Hace 15 años, todos los bolivianos nos queríamos matar, no solo cambas y collas. La división atravesaba todo: ciudad contra campo, blancos contra indígenas, ricos contra pobres. No fue un odio espontáneo, sino un odio promovido, incentivado y administrado desde el poder por Evo Morales y su “proceso de cambio”. Se instaló una lógica de confrontación que convirtió al adversario en enemigo y al vecino en sospechoso.
El gobierno del MAS no se conformó con un discurso incendiario. Fue más allá: incentivó invasiones, promovió cercos, organizó ataques contra regiones enteras. Ocurrió en Pando, donde la masacre marcó un antes y un después; en Cochabamba, donde se intentó doblegar a la ciudad con violencia; en Santa Cruz, que vivió bloqueos, amenazas y persecución; y en el tristemente célebre caso del Hotel Las Américas, que reveló hasta dónde estaba dispuesto a llegar el Estado para aplastar al disidente. La represión alcanzó niveles de terrorismo de Estado: persecución política, cárcel y destierro para cientos, solo por ser del oriente boliviano.
Esa estrategia tenía un objetivo: acumular y perpetuar poder. La fórmula era clara: sembrar odio, dividir y luego presentarse como el único árbitro capaz de “ordenar” el caos. Durante esos años, la fractura social fue tan profunda que casi no había boliviano que no guardara rencor contra otro. La herida era real, pero el enfrentamiento nunca fue pueblo contra pueblo. Fue el Estado contra los ciudadanos. Fue el MAS contra Bolivia.
La paciencia se agotó. La sociedad se cansó del resentimiento impuesto desde arriba. La respuesta vino en las urnas y en las calles: Evo Morales terminó huyendo, anulado por el mismo pueblo al que pretendió someter con discursos de odio. La verdadera confrontación fue contra él y contra su régimen, no entre bolivianos. La mayoría rechazó con fuerza la manipulación del odio como herramienta política.

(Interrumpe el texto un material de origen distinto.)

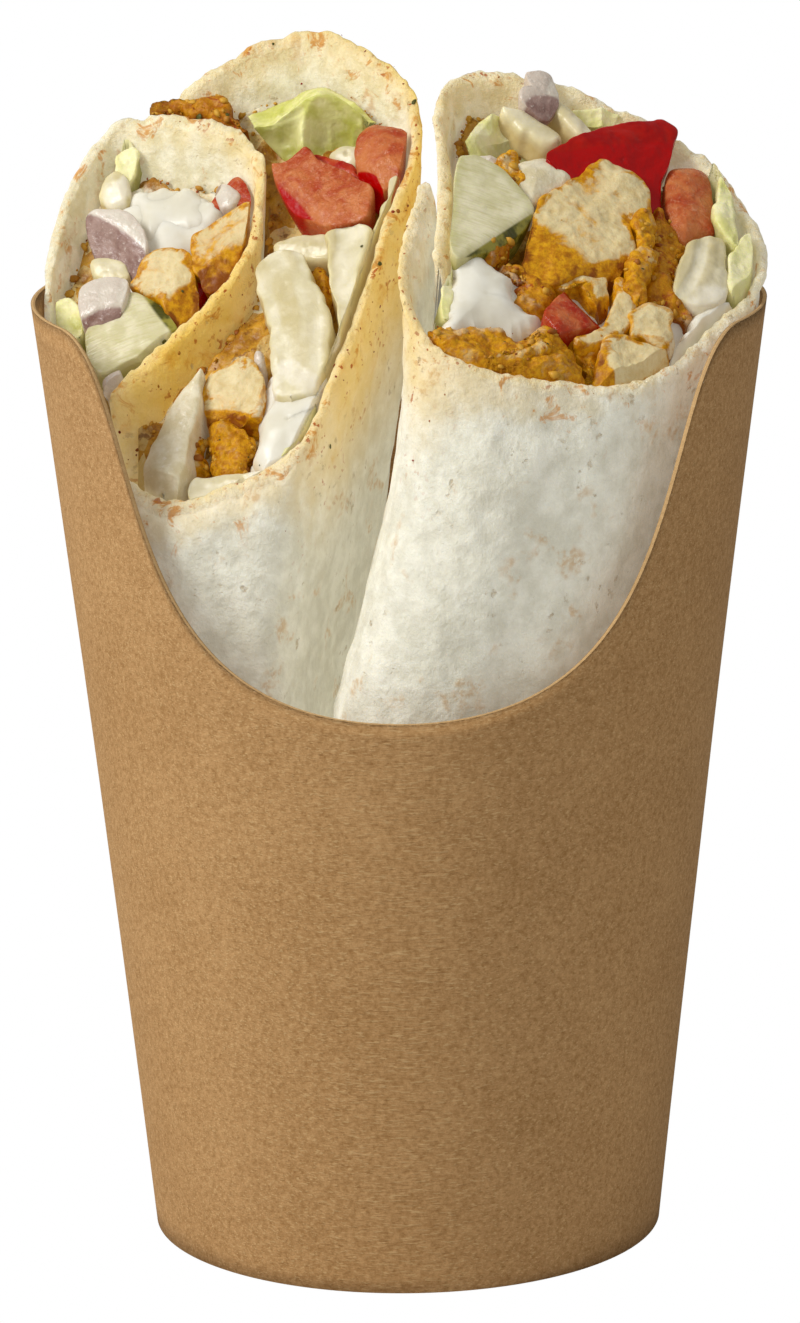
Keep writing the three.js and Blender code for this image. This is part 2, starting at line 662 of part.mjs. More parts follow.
		turn: -21, square: 3, taper: 0.21, top: 0.6, dome: 1, rough: 0.7 },
	{ name: 'chicken_middle', half: RIGHT, finish: 'chicken', at: [ -8.8, -3.6 ], size: [ 9, 4.8 ],
		turn: -82, square: 2.5, taper: 0.4, bow: 1.6, top: -0.6, dome: 0.8, rough: 0.5 },
	{ name: 'chicken_curl', half: RIGHT, finish: 'paleChicken', at: [ -1.2, -11.4 ], size: [ 12.6, 2.8 ],
		turn: -137, square: 3, taper: 0.1, bow: 1.4, top: 0, dome: 0.4 },
	{ name: 'chicken_strip', half: RIGHT, finish: 'chicken', at: [ -5.8, -15.4 ], size: [ 7, 4 ],
		turn: 75, taper: 0.3, top: -0.6, rough: 0.3 },
	{ name: 'sauce_left', half: RIGHT, finish: 'sauce', at: [ -14.6, -4 ], size: [ 12.7, 9.6 ],
		turn: -93, square: 3, taper: 0.35, top: -0.4, dome: 1.6, rough: 0.3 },
	{ name: 'sauce_right', half: RIGHT, finish: 'sauce', at: [ 9.2, -13.6 ], size: [ 12.6, 5 ],
		turn: 45, square: 2.6, taper: 0.13, bow: 0.6, top: 0.6, dome: 1.6, rough: 0.15 },
	{ name: 'lettuce_strip_left', half: RIGHT, finish: 'lettuce', at: [ -17.9, -1.4 ], size: [ 15, 1.6 ],
		turn: -111, square: 2.7, top: -1, dome: 0.4 },
];

const LEAVES = [
	{ name: 'lettuce_leaf', half: LEFT, finish: 'lettuce', thick: 0.8, ripple: 0.4, seed: 1,
		rims: [
			[ [ -7, 24, -2 ], [ -3, 28, -2.6 ], [ 2, 29, -2.6 ], [ 7, 27, -2.6 ], [ 11, 24, -2 ] ],
			[ [ -4, 20, 2 ], [ -1, 22, 3 ], [ 2, 24, 3 ], [ 5, 26, 2 ], [ 9, 25, 0 ] ],
			[ [ -1, 19, -2.6 ], [ 1, 18, -3.4 ], [ 4, 19, -3.8 ], [ 7, 20, -3.8 ], [ 9, 21, -3.4 ] ],
		] },
	{ name: 'lettuce_back_left', half: RIGHT, finish: 'lettuce', thick: 0.8, ripple: 0.3, seed: 2,
		rims: [
			[ [ -7, 20, -2 ], [ -3, 23.5, -2 ], [ 1, 24, -2 ], [ 4, 23, -2 ] ],
			[ [ -7, 18, -3 ], [ -3, 20, -3 ], [ 1, 21, -2 ], [ 4, 20, -2 ] ],
			[ [ -6, 16, -3.8 ], [ -3, 17.5, -3.8 ], [ 1, 18, -3.8 ], [ 4, 17, -3.8 ] ],
		] },
	{ name: 'lettuce_back_right', half: RIGHT, finish: 'lettuce', thick: 0.8, ripple: 0.3, seed: 4,
		rims: [
			[ [ 8, 22.6, 0 ], [ 11, 22.2, 0.4 ], [ 14, 21, 0 ], [ 16.5, 18.8, -1 ] ],
			[ [ 8, 20.6, 0 ], [ 10.6, 20, 0 ], [ 13, 19, -1 ], [ 15, 17.6, -1.6 ] ],
			[ [ 7, 18.8, -3.4 ], [ 9.6, 18.4, -3.8 ], [ 12, 17.6, -3.8 ], [ 14, 16.6, -3.8 ] ],
		] },
];

// ---- Assembly -----------------------------------------------------------------------

const wrap = new THREE.Group();

function add( name, finish, geometry ) {

	const mesh = new THREE.Mesh( geometry, new THREE.MeshStandardMaterial( { metalness: 0, ...FINISH[ finish ] } ) );
	mesh.name = name;
	wrap.add( mesh );

}

function largest( solid ) {

	const bodies = solid.decompose();
	return bodies.reduce( ( best, body ) => ( body.volume() > best.volume() ? body : best ), bodies[ 0 ] );

}

function boxesMeet( a, b ) {

	return [ 0, 1, 2 ].every( ( i ) => a.min[ i ] < b.max[ i ] && b.min[ i ] < a.max[ i ] );

}

add( 'cup_wall', 'kraft', cupWall() );
add( 'cup_base', 'kraft', cupBase() );
add( 'tortilla_left', 'bread', bread( LEFT, LEFT_ROLL, LEFT_STEPS, 0 ) );
add( 'tortilla_right', 'bread', bread( RIGHT, RIGHT_ROLL, RIGHT_STEPS, 0 ) );

// Packed filling: two sides of each space in the roll, both counted from its near corner.
add( 'filling_left_inner', 'filling', filling( LEFT,
	rail( LEFT_ROLL, - FILLING_INSET, 0.3, 9.3 ),
	rail( LEFT_ROLL, - FILLING_INSET, 14.6, 10.9 ), 12 ) );
add( 'filling_left_outer', 'filling', filling( LEFT,
	rail( LEFT_ROLL, FILLING_INSET, 0.3, 8.6 ),
	rail( LEFT_ROLL, - FILLING_INSET, 16, 30.3 ), 20 ) );
add( 'filling_right', 'filling', filling( RIGHT,
	rail( RIGHT_ROLL, FILLING_INSET, 0, 10.6 ),
	rail( RIGHT_ROLL, FILLING_INSET, 20, 11.4 ), 16 ) );

const obstacles = [
	toSolid( bread( LEFT, LEFT_ROLL, LEFT_STEPS, PIECE_GAP ) ),
	toSolid( bread( RIGHT, RIGHT_ROLL, RIGHT_STEPS, PIECE_GAP ) ),
];
const loose = [
	...PIECES.map( ( piece ) => ( { ...DEFAULTS, ...piece, shape: morsel } ) ),
	...LEAVES.map( ( piece ) => ( { ...piece, shape: leaf } ) ),
];
loose.forEach( ( piece, i ) => {

	piece.seed ??= i;
	let solid = toSolid( piece.shape( piece, 0 ) );
	const box = solid.boundingBox();
	for ( const obstacle of obstacles ) {

		if ( boxesMeet( box, obstacle.boundingBox() ) ) solid = solid.subtract( obstacle );

	}

	add( piece.name, piece.finish, toGeometry( largest( solid.simplify( FUSE ) ) ) );
	obstacles.push( toSolid( piece.shape( piece, PIECE_GAP ) ) );

} );

// The frame's origin is under the middle of the whole.
const middle = new THREE.Box3().setFromObject( wrap ).getCenter( new THREE.Vector3() );
for ( const mesh of wrap.children ) mesh.geometry.translate( - middle.x, - middle.y, 0 );

export default wrap;
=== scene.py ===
"""A chicken shawarma wrap, cut on the slant, standing in its scoop cup.

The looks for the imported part: the board of the cup, the rolled flatbread, the filling and every
loose piece in the two cut faces. Lengths in this file are millimetres about the cup's axis, but
for the camera, the lamps and the floor, which are in metres.
"""

import math

import bpy
import numpy as np
from bpy.props import FloatProperty, FloatVectorProperty, PointerProperty
from mathutils import Matrix, Vector


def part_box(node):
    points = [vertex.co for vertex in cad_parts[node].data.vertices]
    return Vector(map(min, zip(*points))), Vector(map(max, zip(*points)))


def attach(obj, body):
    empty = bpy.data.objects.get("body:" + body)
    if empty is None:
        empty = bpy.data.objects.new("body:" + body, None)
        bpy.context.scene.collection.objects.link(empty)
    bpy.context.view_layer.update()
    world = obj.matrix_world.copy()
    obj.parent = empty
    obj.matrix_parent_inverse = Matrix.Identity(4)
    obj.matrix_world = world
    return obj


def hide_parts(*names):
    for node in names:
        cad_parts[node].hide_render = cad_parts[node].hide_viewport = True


bl_info = {
    "name": "Shawarma wrap in a scoop cup",
    "version": (1, 0, 0),
    "blender": (4, 5, 0),
    "location": "View3D > Sidebar > Wrap",
    "description": "Builds a cut chicken shawarma wrap standing in a kraft board cup",
    "category": "Add Mesh",
}

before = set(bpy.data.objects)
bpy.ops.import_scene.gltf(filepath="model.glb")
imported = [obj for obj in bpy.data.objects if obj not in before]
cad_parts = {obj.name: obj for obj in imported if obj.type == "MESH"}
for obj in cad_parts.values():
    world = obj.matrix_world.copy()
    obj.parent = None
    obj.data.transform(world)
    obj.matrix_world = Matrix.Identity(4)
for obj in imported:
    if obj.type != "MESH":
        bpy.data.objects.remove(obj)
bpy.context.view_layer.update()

# ---- Sizes ---------------------------------------------------------------------------

CUP_BASE_RADIUS = 32.0
CUP_RIM_RADIUS = 45.4
CUP_HEIGHT = 118.5
CUP_FLARE = 0.34
BOARD = 0.55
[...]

Hoy asistimos a un intento de reactivar esa misma narrativa. Edman Lara, candidato a la Vicepresidencia por el PDC, recurre al mismo libreto que usó el evismo en sus peores tiempos. Sus insultos, acusaciones y apelaciones al “anticollaje” o al “regionalismo” no son otra cosa que una copia del guion que destrozó al país hace década y media. La desesperación por encuestas adversas lo empuja a intentar sembrar de nuevo la semilla del enfrentamiento.
La estrategia es evidente: victimizarse, acusar de racismo y de “logieros” a los adversarios, agitar fantasmas de la Media Luna, repetir el cuento del separatismo. Es el mismo manual que Evo usó para dividir, solo que ahora disfrazado de novedad por quienes no tienen nada que ofrecer.
Pero Bolivia ya aprendió. El odio no une, destruye. El racismo, venga de donde venga, solo hiere y atrasa. La experiencia nos mostró hasta qué punto la división impuesta desde arriba puede desgarrar el tejido social. Por eso es ingenuo pensar que el pueblo se prestará otra vez al mismo juego. La mayoría de los bolivianos quiere paz, democracia y oportunidades; no quiere más matanzas, persecuciones ni odios rentables para políticos sin ética.
Si algo quedó claro tras la caída de Evo Morales es que el verdadero rechazo no fue entre cambas y collas, sino contra quienes manipularon esas diferencias para aferrarse al poder. Hoy, Lara y sus aliados deberían entenderlo: si insisten en revivir esa peligrosa dialéctica, lo único que cosecharán será el repudio ciudadano.